Following Ireland’s first true milestone in independence an unavoidable feud erupted which resulted in a violent civil war, the fallout of which resonated for many years. For some the hurt and bloodshed was never forgotten, which is why men like Seán Russell found themselves securing arms from the Soviet Union and Nazi Germany many years later.
The statue of Seán Russell in Fairview has been attacked several times, on the premise that he was a terrorist Nazi sympathiser who died on board a u-boat in 1940.
However the statue remains an important example of how Ireland’s history is far from a linear path; Seán Russell fought in the 1916 rising, the war of independence, and was so anti treaty that he favoured firearms over democracy till the day he died. His belief in continuing a forgotten war is a tragedy that repeated itself in Republican fanaticism for many decades more.
However it’s unfair to call him a Nazi or a Nazi sympathiser as in no way did he further the cause of Nazi Germany or align with their bigotry. In fact at the time Russell’s IRA were busy kicking fascist blue shirts and were closely linked to Fianna Fail until De Valera started to sever ties to maintain peace with the UK, under the guise that Ireland was to remain a neutral country during the European conflict.
The statue is a reminder that 1920 was not an easy struggle, that bloodshed is humanity lost, that bitterness lasts for many years. It remains in place as reminder that military action by Irish Republicans continued for longer than most people are comfortable with, and that finding peace was as big a task as winning independence.

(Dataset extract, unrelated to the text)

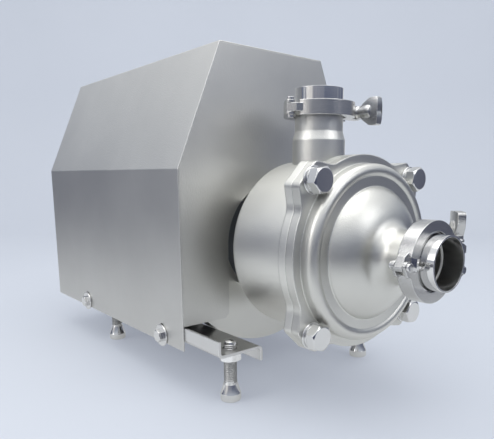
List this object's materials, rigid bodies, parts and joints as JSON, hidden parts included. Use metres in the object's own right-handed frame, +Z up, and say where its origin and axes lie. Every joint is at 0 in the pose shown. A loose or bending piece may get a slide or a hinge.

Yes this funny shaped block is number two on the list. In 2020 PBP Galway called for the removal of a sculpture gifted to Galway by the city of Genoa in 1992. The sculpture plays on loose historical records that Christopher Columbus visited Galway in 1477.
The ultra left wing group have taken offence to the genocidal colonisation of the New World by Columbus in 1492, his racial views of the indigenous people, and his contribution to the international slave trade of the time.
The danger of holding 15th century explorers to the ideals of 21st century morality is that we would end up tearing down everything we own. Christianity in the middle ages is immersed in war, atrocity, and conquest. Of course PBP would just as likely remove all aspects of Christianity from public life, it’s as easy for them to remove an artistic monument about exploration as it is to remove statues of the virgin Mary from grottoes all over Ireland.
The argument that Galway Merchants were responsible for the slave trade is the same as blaming County Clare for the Iraq war, it’s meaningless to suggest a city/county without prosperous means is a participant in the acts of superpowers who bully their way through Ireland. Calling for its removal furthers the belief of conservatives that the far left are intolerant and a danger to their way of life. As such calling for its removal is premature given the debate on how we view conquistadors has only begun.
The monument itself has more to do with Ireland’s links with Europe, Galway’s historic ties with Italy and Spain, as well as the Irish desire for freedom & exploration. It was a gift to the city and it is a popular tourist attraction, serving more purpose near the Spanish Arch than in the quiet halls of a museum.
Outside the Dail stands Prince Albert, husband to the Famine Queen and one of the last prominent statues of the British Empire in Ireland. A lot of people get upset at the thought of our former colonial masters trolloping around in the gardens outside the Oireachtas, and it’s certainly ironic considering we fought for a Republic to be independent of the rule of monarch and empire.
However the statue of Albert is a national treasure, sculpted by Irish artist John Henry Foley who also created the towering statue of Daniel O’Connell on O’Connell street. Again another example of how differences of opinion are very closely related in Irish history. In fact there was another Foley statue of Queen Victoria in Dublin, but this was removed for safe keeping in 1949 and gifted to Australia in 1987, where people hold her in higher esteem.
Queen Victoria and Prince Albert visited Ireland at the height of the famine in 1849, history has not been kind to England’s handling of famine relief but at the time Victoria was welcomed with banners that read “Hail Victoria, Ireland's hope and England's glory”, and the people of Cork renamed Cobh as Queenstown after her visit. Its note worthy that despite the politics of the empire, and the conflict of war, there was no animosity for the royal visit at the time. So we should not be so quick to erase our history and the details of our relationship with Prince Albert.
Aside from the starvation of our people at the hands of the empire, it’s worth looking at Prince Albert and judging him by some of his actions. He was considered to have very liberal views, unlike other landowners of the time he opposed child labour and supported moves to raise the legal working age. He’s also known for his contribution to the Slavery Abolition Act of 1833, making slavery illegal throughout the empire.
Now try imagine what city life was like in the late 19th century, and that the progress of worker’s rights was often as a result of handouts from the ruling class of the time. Prince Albert seems to be a man of good conscious, as president of the Society for Improving the Conditions of the Labouring Classes he championed better housing conditions for the poor. This is no small feat either, especially given the narrative that landlords were very cruel to Irish tenants.
So again it’s not clear that the statue of Prince Albert is grossly offensive, it’s a reminder of the past and the struggles for progress of human rights. It’s hard to say where statues are best placed but I also think there is little point in housing them all in a museum or gifting them to Queensland.
Personally I like touring around a city when I visit, and discovering different aspects of history at every location. It would be a shame to lose our rich and diverse range of monuments to appease a small group who show little tolerance to the stepping stones that lead us on the journey through our past, not all of which may be entirely glorious but none of which is profoundly grotesque.